(NaturalNews) Hormone replacement therapy (HRT) may increase women's risk of developing breast cancer and interfere with cancer diagnostic techniques after as little as one year, according to a new large-scale study conducted by researchers from the Los Angeles Biomedical Research Institute and published in the journal Archives of Internal Medicine.
Researchers used data from 16,600 postmenopausal women who had participated in the National Institutes of Health's Women's Health Initiative (WHI), comparing those who underwent combined HRT as a treatment for menopause symptoms with those who were given a placebo. The study did not look at women who underwent estrogen-only HRT.
In combined HRT, women are treated with a combination of the hormones estrogen and progesterone.
The combined HRT treatment in the original WHI study was halted early in 2002, when researchers found that women undergoing the treatment had a higher risk of invasive breast cancer, heart disease and stroke. But analysis of those results suggested that it took at least five years for those problems to develop, and that they occurred mostly in older women.
The current study confirmed the WHI's conclusion that combined HRT led to one additional case of breast cancer per 1,000 treatments, but it also found evidence that problems could emerge more quickly than previously believed, and in younger women.
Most significantly, according to lead researcher Rowan Chlebowski, combined HRT increased women's risk of experiencing abnormal mammograms.
After only one year of combined HRT, women had a 4 percent higher chance of an abnormal mammogram than women not receiving HRT. After five years, their risk was 11 percent higher than those in the control group.
In absolute terms, this meant that while only 23 percent of the women in the placebo group had abnormal mammograms, 35 percent of the women in the combined HRT group did. Nearly twice as many women in the combined HRT group as in the placebo group - 10 percent as opposed to 6 percent - had breast biopsies ordered by their doctors. According to Chlebowski, this amounted to one "otherwise avoidable" biopsy for every 25 women taking combined HRT, and one abnormal mammogram for every 10 combined HRT patients.
In contrast to prior studies that found combined HRT relatively harmless for younger women, Chlebowski noted that "the finding may impact women just entering menopause as well."
Up to one year after the discontinuation of combined HRT, "adverse effects on mammogram and breast biopsy performance were seen even in younger women [in their 40s]," he said.

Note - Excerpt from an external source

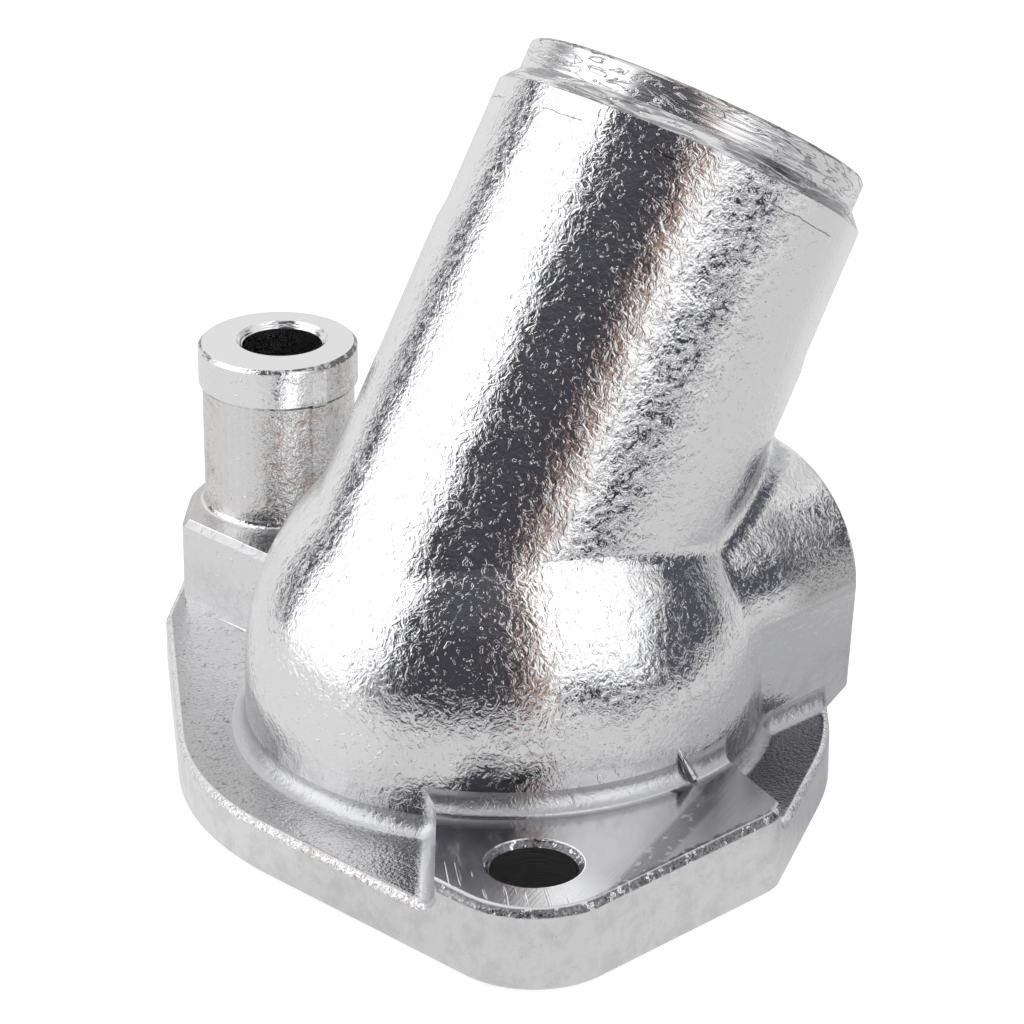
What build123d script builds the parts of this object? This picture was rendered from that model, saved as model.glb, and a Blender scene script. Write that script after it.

The rate of positive biopsies was slightly lower among women in the combined HRT group than women in the placebo group. This suggests that the early phases of combined HRT interfere with the ability of mammograms and biopsies to properly diagnose breast cancer.
This effect may come from the fact that combined HRT is well-known to thicken women's breast tissue; studies have shown that mammograms have more trouble detecting tumors in more dense breasts. But some researchers warned that the effects of HRT are complex, and that scientists do not necessarily understand them well.
"We have clinical trials that show women's mammograms over time, and anyone can see with a naked eye that the breast tissue has changed. There are so many hormone-sensitive cells in the breast," said Dr. Christina Clarke of the Northern California Cancer Center and the Stanford Comprehensive Cancer Center. "These mammograms are harder to read. It's concerning that mammography doesn't work as well in these women."
Chlebowski urged women who are considering HRT to "take the results of this study into consideration and consult with their physicians before undergoing even short-term hormone therapy."
Susan Kutner, of the Kaiser Permanente Santa Teresa Medical Center in San Jose, Calif., agreed. She encouraged women to consider not just the physical consequences, but also the psychological impacts of having to undergo more biopsies.